In Haifa, incumbent mayor Amram Mitzna was not contested by any major candidate, and won over 64% of the vote. In the City Council, Mitzna's list lost 5 of its seats, falling from 13 seats to 7. Our Haifa-the Greens won 4 seats, as did Yisrael BaAliyah. Dor Shalem and the Likud won 3 seats each, Shas-United Torah Judaism, "The Haifans", Hadash and Mafdal won 2 seats each, "Lekach" and the Likud won one seat each. Gesher did not cross the city council's electoral threshold.

In Beersheba, 21 electoral lists ran to fill the city council's 31 seats. two major candidates, incumbent mayor David Bonnfeld of the Likud and Yaakov Turner of "One Beersheba" ran for Mayor. Turner defeated Bonnfeld, winning 59% of the vote to Bonnfeld's 39%. In the city council, Turner's list won 7 seats, the Likud won 3, Yisrael Ba'aliyah 5, Shas 3, Mafdal and Agudat Yisrael won 2 seats each, Labor won 1 seats, and 4 local lists won 6 seats each.

== Other Elections ==

=== Herzliya ===
Seven candidates ran for mayor in Herzliya, most notably Yael German (as the candidate of Meretz), Yehuda Urieli (under the Independent list) and Haim Feld (under the 'Feld for Herzliya' List). German won around 32% of the vote in the first round, Urieli won around 26% and Feld won around 25%. in the second round, German defeated Urieli, winning around 25,000 votes to Urieli's approximately 13,000.

Composition of the City Council:

- Meretz - 6 Seats
- Feld for Herzliya - 4 Seats
- Mafdal-One Israel - 2 Seats
- One Herzliya - 2 Seats Likud - 2 Seats
- Independent List - 2 Seats
- Shas - 1 Seat

=== Kfar Saba ===
Five candidates ran for mayor in Kfar Saba.

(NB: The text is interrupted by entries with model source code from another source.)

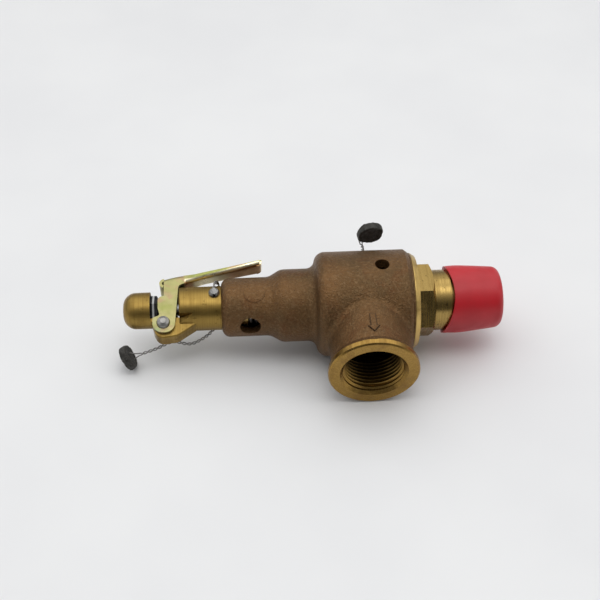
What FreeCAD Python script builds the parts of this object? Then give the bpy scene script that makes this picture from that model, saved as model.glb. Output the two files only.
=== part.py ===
"""Pressure relief valve with a lift lever, 3/4 in tapered pipe thread inlet and outlet.

Frame, in millimetres: the origin is the centre of the inlet end. +X leaves the inlet along the
valve's axis, so the valve lies at negative X. -Y is the outlet's direction, and +Z is up.
Angles about the axis start at +Z and grow towards the outlet.
"""
import FreeCAD, Part
import math
import os
import re
import Sketcher

DIMENSIONS = {
    "casting": {
        "outlet_x": -56.5,
        "face_x": -34.7,
        "land_x": -37.9,
        "belly_x": -39.4,
        "shoulder_x": -78.7,
        "collar_x": -93.8,
        "neck_x": -99.0,
        "bonnet_x": -120.0,
        "spigot_x": -127.0,
        "land_radius": 21.3,
        "bevel_radius": 21.9,
        "belly_radius": 23.0,
        "collar_radius": 16.0,
        "neck_radius": 12.9,
        "spigot_radius": 8.1,
        "land_round": 2.0,
        "land_edge_depth": 1.2,
        "land_edge_width": 1.9,
        "shoulder_round": 4.6,
        "shoulder_hollow": 3.8,
        "collar_round": 6.0,
        "neck_hollow": 6.0,
        "bonnet_round": 3.6,
        "boss_hollow": 3.5,
    },
    "casting_inside": {
        "chamber_near_x": -45.0,
        "chamber_far_x": -74.5,
        "chamber_radius": 18.4,
        "nozzle_seat_radius": 15.5,
        "guide_radius": 11.0,
        "guide_end_x": -97.0,
        "spring_bore_radius": 9.4,
        "spring_bore_end_x": -112.0,
        "screw_bore_radius": 6.0,
    },
    "outlet": {
        "outlet_reach": 40.3,
        "boss_radius": 17.7,
        "flare_start": 34.6,
        "flare_end": 37.6,
        "rim_radius": 19.45,
        "rim_edge": 0.6,
        "mouth_radius": 14.6,
        "mouth_depth": 1.3,
        "outlet_thread_radius": 13.3,
        "outlet_thread_end": 22.3,
        "duct_radius": 11.4,
        "duct_start": 14.4,
    },
    "holes_in_casting": {
        "vent_x": -107.6,
        "vent_angle": 85.0,
        "vent_radius": 4.5,
        "drain_x": -50.2,
        "drain_angle": -3.0,
        "drain_radius": 3.15,
        "ring_screw_x": -52.0,
        "ring_screw_angle": -90.0,
        "ring_boss_radius": 5.5,
        "ring_boss_height": 24.4,
        "cap_screw_x": -122.9,
        "cap_screw_angle": 0.0,
    },
    "raised_marks": {
        "arrow_tail": 22.3,
        "arrow_neck": 28.8,
        "arrow_tip": 32.0,
        "arrow_shaft_half": 1.25,
        "arrow_head_half": 2.4,
        "arrow_rise": 0.45,
        "pad_x": -105.5,
        "pad_angle": 13.0,
        "pad_radius": 4.6,
        "pad_rise": 0.25,
    },
    "nozzle": {
        "thread_end_radius": 12.65,
        "thread_depth": 1.1,
        "thread_chamfer": 0.9,
        "thread_start_x": -20.0,
        "thread_start_radius": 13.3,
        "nozzle_neck_radius": 13.35,
        "hex_end_x": -27.2,
        "hex_across_flats": 28.6,
        "hex_turn": 28.0,
        "hex_face_radius": 14.1,
        "hex_bevel_depth": 1.6,
        "hex_corner_reach": 17.0,
        "nozzle_seat_end_x": -44.6,
        "nozzle_tube_radius": 9.5,
        "nozzle_lip_radius": 6.6,
        "nozzle_lip_x": -54.0,
        "seat_x": -55.0,
        "inlet_bore_radius": 9.0,
        "inlet_bore_end_x": -31.0,
        "throat_x": -42.0,
        "throat_radius": 4.6,
    },
    "thread_protector": {
        "protector_lip_x": -24.0,
        "protector_lip_radius": 14.6,
        "protector_belly_x": -16.0,
        "protector_belly_radius": 15.05,
        "protector_end_x": 3.0,
        "protector_end_radius": 13.3,
        "protector_smooth": 45.0,
        "protector_gap": 0.1,
        "protector_floor_x": 0.4,
        "protector_round": 3.4,
        "protector_tilt": 1.2,
        "protector_shift_y": 0.31,
        "protector_shift_z": 0.28,
        "lip_front_x": -18.85,
        "lip_wave_radius": 35.3,
        "lip_wave_turn": 42.0,
        "lip_wave_offset": 2.12,
        "lip_wave_reach": 50.0,
    },
    "blowdown_ring": {
        "ring_near_x": -48.6,
        "ring_far_x": -55.6,
        "ring_radius": 12.6,
        "ring_bore_gap": 0.05,
        "ring_notches": 16,
        "ring_notch_width": 2.1,
        "ring_notch_depth": 1.5,
    },
    "screws": {
        "ring_shank_radius": 2.95,
        "ring_tip_radius": 0.85,
        "ring_tip_reach": 11.4,
        "ring_shank_reach": 15.0,
        "ring_head_across": 8.0,
        "ring_head_height": 4.0,
        "wire_hole_radius": 0.65,
        "wire_hole_height": 2.2,
        "cap_shank_radius": 1.6,
        "cap_shank_reach": 7.3,
        "cap_head_radius": 2.4,
        "cap_head_height": 2.3,
        "cap_head_round": 1.5,
        "cap_wire_hole_height": 0.85,
        "cap_slot_width": 0.8,
        "cap_slot_depth": 0.6,
        "groove_gap": 0.2,
    },
    "disc_and_holder": {
        "disc_radius": 7.1,
        "disc_face_gap": 0.02,
        "disc_far_x": -58.0,
        "holder_near_x": -56.0,
        "holder_flange_x": -60.5,
        "holder_flange_radius": 9.8,
        "holder_neck_radius": 6.5,
        "holder_skirt_x": -73.0,
        "holder_skirt_radius": 10.94,
        "holder_far_x": -91.0,
        "holder_pocket_x": -80.0,
        "holder_pocket_radius": 9.0,
        "holder_bore_end_x": -63.9,
        "pin_x": -69.0,
        "pin_radius": 0.9,
        "pin_length": 12.4,
    },
    "spindle_and_spring": {
        "spindle_near_x": -64.1,
        "spindle_far_x": -158.4,
        "spindle_radius": 2.95,
        "spindle_fit": 0.07,
        "spindle_tip": 1.0,
        "spindle_collar_near_x": -81.0,
        "spindle_collar_x": -83.0,
        "spindle_collar_radius": 4.6,
        "step_thickness": 2.8,
        "step_radius": 8.5,
        "step_boss_radius": 5.3,
        "step_boss_height": 2.0,
        "spring_far_x": -108.6,
        "spring_wire_radius": 1.1,
        "spring_mean_radius": 6.9,
        "spring_coils": 6.5,
        "spring_end_gap": 0.05,
    },
    "load_screw": {
        "load_screw_far_x": -134.5,
        "load_screw_radius": 5.95,
        "load_screw_square": 8.0,
        "load_screw_square_x": -131.8,
        "lock_nut_thickness": 4.4,
        "lock_nut_across": 13.0,
    },
    "cap": {
        "cap_sleeve_radius": 9.65,
        "cap_sleeve_bore": 8.15,
        "cap_sleeve_floor_x": -132.0,
        "cap_step_x": -138.3,
        "cap_dome_radius": 8.0,
        "cap_dome_bore": 6.7,
        "cap_dome_near_x": -151.0,
        "cap_bore_end_x": -161.1,
        "cap_top_x": -162.9,
        "cap_top_round": 5.6,
        "cap_step_round": 0.8,
        "cap_slot_floor": -5.8,
        "lug_half": 3.6,
        "lug_bottom": -15.7,
        "lug_left_x": -148.0,
        "lug_heel_x": -150.6,
        "lug_heel": -7.0,
        "lug_right_x": -139.2,
        "lug_toe": -14.6,
        "gusset_x": -130.2,
        "gusset_top": -8.6,
        "ramp_x": -131.2,
        "ramp_half": 8.2,
        "lug_round": 4.0,
        "lug_edge_round": 0.7,
    },
    "lever": {
        "lever_angle": -76.0,
        "sheet": 1.5,
        "arm_half": 5.3,
        "pivot_x": -145.2,
        "pivot_height": -8.8,
        "rivet_radius": 1.6,
        "rivet_fit": 0.06,
        "rivet_head_radius": 2.95,
        "rivet_head_height": 1.9,
        "rivet_head_gap": 0.08,
        "rivet_head_round": 1.75,
        "arm_left_x": -145.0,
        "arm_end_radius": 4.7,
        "cam_x": -147.65,
        "cam_top": 3.9,
        "cam_low": -2.0,
        "cam_heel_x": -146.7,
        "cam_heel": -5.2,
        "arm_root_top": 11.0,
        "arm_right_x": -138.65,
        "arm_right_height": 8.5,
        "arm_throat_x": -137.9,
        "arm_throat_height": 9.9,
        "cam_round": 2.3,
        "bend_radius": 2.0,
        "curl_radius": 2.2,
        "curl_half": 5.0,
        "curl_top": 12.85,
        "curl_start": 90.0,
        "curl_turn": 165.0,
        "tip_x": -103.9,
        "tip_floor": 18.5,
        "tip_radius": 2.3,
        "tip_half": 3.6,
        "tip_start": -92.0,
        "tip_turn": 112.0,
        "curl_sheet": 1.2,
    },
    "lift_nuts": {
        "lift_nut_x": -147.75,
        "lift_nut_thickness": 5.0,
        "lift_lock_thickness": 3.6,
        "lift_nut_across": 11.0,
        "nut_bevel": 0.75,
    },
    "seals": {
        "wire_radius": 0.55,
        "seal_radius": 5.8,
        "seal_thickness": 3.4,
        "seal_round": 0.9,
        "seal_bore_radius": 0.6,
        "seal_bore_depth": 1.35,
    },
}

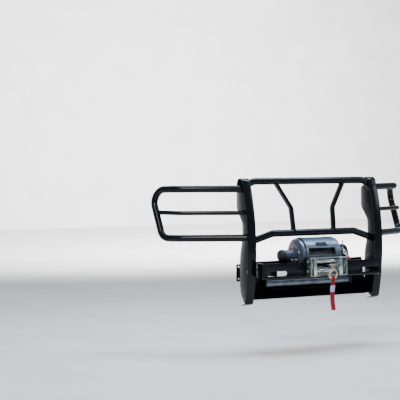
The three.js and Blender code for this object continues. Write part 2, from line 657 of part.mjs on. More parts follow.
bothSides((side, sign) => {
  const upright = (profile, sides) => solid(new THREE.LatheGeometry(
    profile.map(([h, r]) => new THREE.Vector2(r, h)), sides)
    .rotateX(Math.PI / 2)
    .translate(sign * SIDE_ROLLER.x, SIDE_ROLLER.y, FAIRLEAD_MID));
  piece(`roller_${side}`, upright(rollerProfile(SIDE_HALF, SIDE_ROLLER.r), 20), BRIGHT);
  const end = (FAIRLEAD.high - FAIRLEAD.low) / 2;
  piece(`roller_pin_${side}`, upright([
    [-end - 5, 0], [-end - 5, 9], [-end - GAP, 9], [-end - GAP, PIN_R], [end + GAP, PIN_R],
    [end + GAP, 9], [end + 4, 9], [end + 4, 0]], 14), ZINC);
});

bothSides((side, sign) => {
  const x = sign * FAIRLEAD_BOLT.x;
  const { z } = FAIRLEAD_BOLT;
  const face = FAIRLEAD_BACK - FAIRLEAD.plate - GAP;
  const head = acrossY(hexShape(x, z, 18), face - 8, face);
  const behind = PANEL.front + PANEL.thick + GAP;
  const nut = acrossY(hexShape(x, z, 18), behind, behind + 10);
  const shank = rodY(face - 1, behind + 13, 6, x, z, 12);
  piece(`fairlead_bolt_${side}`, join(head, nut, shank), ZINC);
});

// ---------------------------------------------------------------- rope, hook and strap

const EYE = { inner: 7.6, outer: 14, half: 5 };
const FERRULE = { r: 9, from: PIVOT.y + 13.5, to: -148 };

// The rope runs straight from the underside of the winding, between the rollers, to its ferrule.
{
  const reachY = AXIS.y - FERRULE.to;
  const drop = AXIS.z - PIVOT.z;
  const distance = Math.hypot(reachY, drop);
  const clear = WINDING_R + ROPE_R + 0.6;
  const slope = Math.atan2(drop, reachY) - Math.asin(clear / distance);
  const length = Math.sqrt(distance ** 2 - clear ** 2);
  const far = [HOOK_X - 4, FERRULE.to + length * Math.cos(slope),
    PIVOT.z + length * Math.sin(slope)];
  const near = [HOOK_X, FERRULE.to + GAP, PIVOT.z];
  const middle = far.map((v, i) => (v + near[i]) / 2);
  piece("rope_lead", tube(ROPE_R, [far, middle, near], 4000, 10, 2), STEEL_ROPE);
}

{
  const ring = new THREE.Shape();
  ring.absarc(PIVOT.y, PIVOT.z, EYE.outer, 0, 2 * Math.PI);
  const hole = new THREE.Path();
  hole.absarc(PIVOT.y, PIVOT.z, EYE.inner, 0, 2 * Math.PI, true);
  ring.holes.push(hole);
  const eye = acrossX(ring, HOOK_X - EYE.half, HOOK_X + EYE.half, 12);
  const ferrule = rodY(FERRULE.from, FERRULE.to, FERRULE.r, HOOK_X, PIVOT.z, 16);
  piece("rope_eye", eye.add(ferrule), ZINC);
}

piece("clevis_pin", turnedX([
  [HOOK_X - 20, 0], [HOOK_X - 20, 9], [HOOK_X - 15, 9], [HOOK_X - 15, 6.8],
  [HOOK_X + 17, 6.8], [HOOK_X + 17, 0]], PIVOT.y, PIVOT.z, 16), ZINC);

const LATCH = { x: 30, z: 250, r: 3.6 }; // pivot of the sprung latch on the hook's neck

// A forged clevis hook seen from the front: back on the left, point on the right.
const HOOK_OUTER = [
  [8, 262], [4, 250], [-10, 240], [-19, 224], [-20, 208], [-13, 192], [0, 183], [15, 181],
  [30, 183], [43, 191], [51, 204], [54, 219], [52, 231]];
const HOOK_INNER = [
  [46, 232], [43, 222], [39, 210], [31, 201], [22, 198], [8, 198], [0, 203], [-3, 213],
  [0, 225], [8, 234], [19, 241], [24, 250], [22, 262]];
{
  const smooth = (points, n) => new THREE.SplineCurve(
    points.map(([x, z]) => new THREE.Vector2(x, z))).getPoints(n);
  const outline = new THREE.Shape([...smooth(HOOK_OUTER, 18), ...smooth(HOOK_INNER, 16)]);
  const forged = new THREE.ExtrudeGeometry(outline, {
    depth: 7, bevelEnabled: true, bevelThickness: 4.5, bevelSize: 2.2, bevelOffset: -2.2,
    bevelSegments: 1, curveSegments: 4 });
  forged.applyMatrix4(ALONG_Y).translate(0, PIVOT.y + 3.5, 0);
  let hook = solid(forged);
  hook = hook.add(block([HOOK_X - 12.5, HOOK_X + 12.5], [PIVOT.y - 8, PIVOT.y + 8], [250, 262]));
  for (const sign of [-1, 1]) {
    const ear = new THREE.Shape();
    ear.absarc(PIVOT.y, PIVOT.z, 12, 0, Math.PI);
    ear.lineTo(PIVOT.y - 9, 256);
    ear.lineTo(PIVOT.y + 9, 256);
    hook = hook.add(acrossX(ear, HOOK_X + sign * 6.3, HOOK_X + sign * 12.5, 6));
  }
  hook = hook.subtract(rodX(HOOK_X - 30, HOOK_X + 30, 6.8 + GAP, PIVOT.y, PIVOT.z, 20));
  hook = hook.subtract(rodY(PIVOT.y - 20, PIVOT.y + 20, LATCH.r + GAP, LATCH.x, LATCH.z, 16));
  piece("hook", hook, HOOK_STEEL);
}

// Sprung latch: a thin tongue from the hook's throat to just behind its point.
{
  const tongue = polygon([
    [LATCH.x - 1, LATCH.z - 3], [LATCH.x + 2, LATCH.z + 2], [45.2, 234.6], [42.6, 232.4]]);
  const blade = acrossY(tongue, PIVOT.y - 4, PIVOT.y + 4);
  const knuckle = rodY(PIVOT.y - 6, PIVOT.y + 6, LATCH.r, LATCH.x, LATCH.z, 12);
  piece("hook_latch", blade.add(knuckle), BRIGHT);
}

// Pull strap: webbing folded into a narrow loop round the hook, sewn, and hanging free below.
{
  const { width, loopWidth, inner, thick, end } = STRAP;
  const outer = inner + thick;
  const loop = new THREE.Shape();
  loop.absarc(BOWL.y, BOWL.z, outer, 0, 2 * Math.PI);
  const eye = new THREE.Path();
  eye.absarc(BOWL.y, BOWL.z, inner, 0, 2 * Math.PI, true);
  loop.holes.push(eye);
  const ring = acrossX(loop, HOOK_X - loopWidth / 2, HOOK_X + loopWidth / 2, 12);
  const neckTop = BOWL.z - inner - 1;
  const tail = acrossY(polygon([
    [HOOK_X - loopWidth / 2, neckTop], [HOOK_X + loopWidth / 2, neckTop],
    [HOOK_X + width / 2, neckTop - 22], [HOOK_X + width / 2, end],
    [HOOK_X - width / 2, end], [HOOK_X - width / 2, neckTop - 22]]),
  BOWL.y - thick, BOWL.y + thick);
  piece("strap", ring.add(tail), RED);
}

export default guard;
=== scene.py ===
"""Looks of the front grille guard and its winch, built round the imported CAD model.

Lengths in the drawing helpers are millimetres in the guard's own layout: X to the viewer's right,
Y back from the front face of the uprights, Z up from their feet. place() turns them into the row
frame, which is in metres with its origin midway between the two frame faces.
"""

from math import asin, atan2, copysign, cos, degrees, hypot, pi, radians, sin, sqrt, tan

import bmesh
import bpy
from mathutils import Matrix, Vector


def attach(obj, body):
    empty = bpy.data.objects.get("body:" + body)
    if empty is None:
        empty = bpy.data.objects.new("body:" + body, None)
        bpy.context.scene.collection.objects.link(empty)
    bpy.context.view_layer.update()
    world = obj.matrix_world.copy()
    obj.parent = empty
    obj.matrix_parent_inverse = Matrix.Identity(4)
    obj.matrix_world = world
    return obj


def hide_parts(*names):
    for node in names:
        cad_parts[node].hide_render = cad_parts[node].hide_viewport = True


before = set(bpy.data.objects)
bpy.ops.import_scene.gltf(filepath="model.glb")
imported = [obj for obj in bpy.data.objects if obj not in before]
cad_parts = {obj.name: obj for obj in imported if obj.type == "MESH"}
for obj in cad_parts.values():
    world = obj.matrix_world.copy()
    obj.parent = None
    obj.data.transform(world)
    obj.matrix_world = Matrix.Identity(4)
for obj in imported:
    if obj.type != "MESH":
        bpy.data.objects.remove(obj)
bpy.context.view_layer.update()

FRAME_FACE_Y = 420
FRAME_FACE_Z = 200
GROUND_Z = -338
SIDES = (("left", -1), ("right", 1))


def place(x, y, z):
    return Vector((x, y - FRAME_FACE_Y, z - FRAME_FACE_Z)) / 1000


# ------------------------------------------------------------------ camera

LENS = 101.2
EYE = place(-4139, -7049, 948)
YAW, PITCH, ROLL = (radians(a) for a in (24.48, 1.407, 0.562))


def make_camera():
    forward = Vector((sin(YAW) * cos(PITCH), cos(YAW) * cos(PITCH),
                      -sin(PITCH)))
    level = Vector((cos(YAW), -sin(YAW), 0))
    down = forward.cross(level)
    across = level * cos(ROLL) + down * sin(ROLL)
    up = level * sin(ROLL) - down * cos(ROLL)
    data = bpy.data.cameras.new("main_view")
    data.sensor_width = 36
    data.lens = LENS
    camera = bpy.data.objects.new("main_view", data)
    turn = Matrix((across, up, -forward)).transposed().to_4x4()
    camera.matrix_world = Matrix.Translation(EYE) @ turn
    bpy.context.scene.collection.objects.link(camera)
    bpy.context.scene.camera = camera


make_camera()

# ------------------------------------------------------------------ materials


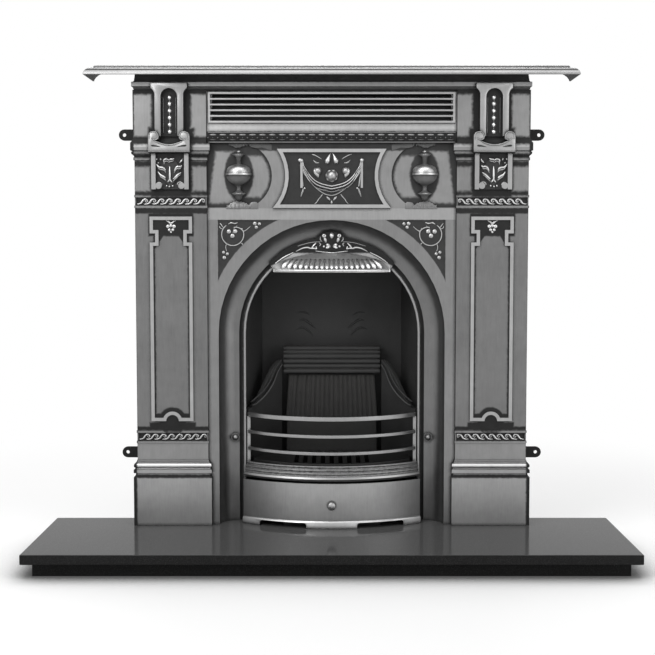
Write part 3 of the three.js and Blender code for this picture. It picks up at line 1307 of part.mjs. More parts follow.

Yitzhak Vlad won 26% of the vote, Amiram Miller won 23%, Yoel Carol won 22%, Ya'akov Ohion won 16% and Daniel Adler won 8% of the vote in the first round. In the second round, Vlad defeated Miller in the second round, winning approximately 13,000 votes to Miller's approximately 11,500.

Composition of the City Council:

- Labor - 4 Seats
- Meretz - 4 Seats
- Our Kfar Saba - 3 Seats
- Likud-Gesher-Tzomet - 2 Seats
- Mafdal - 2 Seats
- Shas - 2 Seats
- Kfar Saba 2000 - 2 Seats
- Yisrael Ba'Aliyah - 2 Seats
- Adler List - 1 Seat

=== Ra'anana ===
in Ra'anana, Ze'ev Bielski won around 72% of the vote.

Composition of the City Council:

- Bielski's Independent List - 4 Seats
- Meretz - 4 Seats
- Labor - 4 Seats
- Religious List - 3 Seats
- Likud - 2 Seats
- Dan Baruch List - 1 Seat
- Shas - 1 Seat

=== Ashdod ===
In Ashdod, incumbent mayor Zvi Zilker was re-elected with around 64% of the vote, he defeated Yehiel Lasri, who won around 32%.

Composition of the City Council:

- Ashdod Beitenu - 9 Seats
- Shas - 4 Seats
- United Torah Judaism - 2 Seats
- New Ashdod led by Lassri - 2 Seats
- Ometz led by Ilan Gilon - 2 Seats
- Likud - 2 Seats
- Ashdod - 2 Seats
- Voice of the Heart - 1 Seat
- Unity for Ashdod - 1 Seat

=== Givatayim ===
In Givatayim, incumbent Labor Party Mayor Ephraim Stenzler was re-elected with around 52% of the vote. he defeated several candidates, including the Likud's Amir Grinboym, who won around 21%.

Composition of the City Council:

- Labor - 6 Seats
- Meretz - 3 Seats
- Givatayim's youths - 3 Seats
- Likud-Tzomet-Yisrael BaAliyah - 2 Seats
- Mafdal - 2 Seats
- Only Givatayim - 1 Seat
- Givatayim Forwards - 1 Seat

=== Sderot ===
In Sderot, 3 main candidates ran for Mayor. David Buskila, who won around 38% of the vote in the first round, Eli Moyal. who won around 34%, and herzl Shauli, who won around 16%. in the second round, Moyal defeated Buskila, winning around 52% of the vote to Buskila's 48%. the City Council was divided between a joint Shas-Labor List (who won 4 Seats), Yisrael BaAliyah (who won 3), and One Nation, Gesher, Otzma, and 'a new Life', who won 2 seats each. Likud and Mafdal did not cross the City Council's electoral threshold.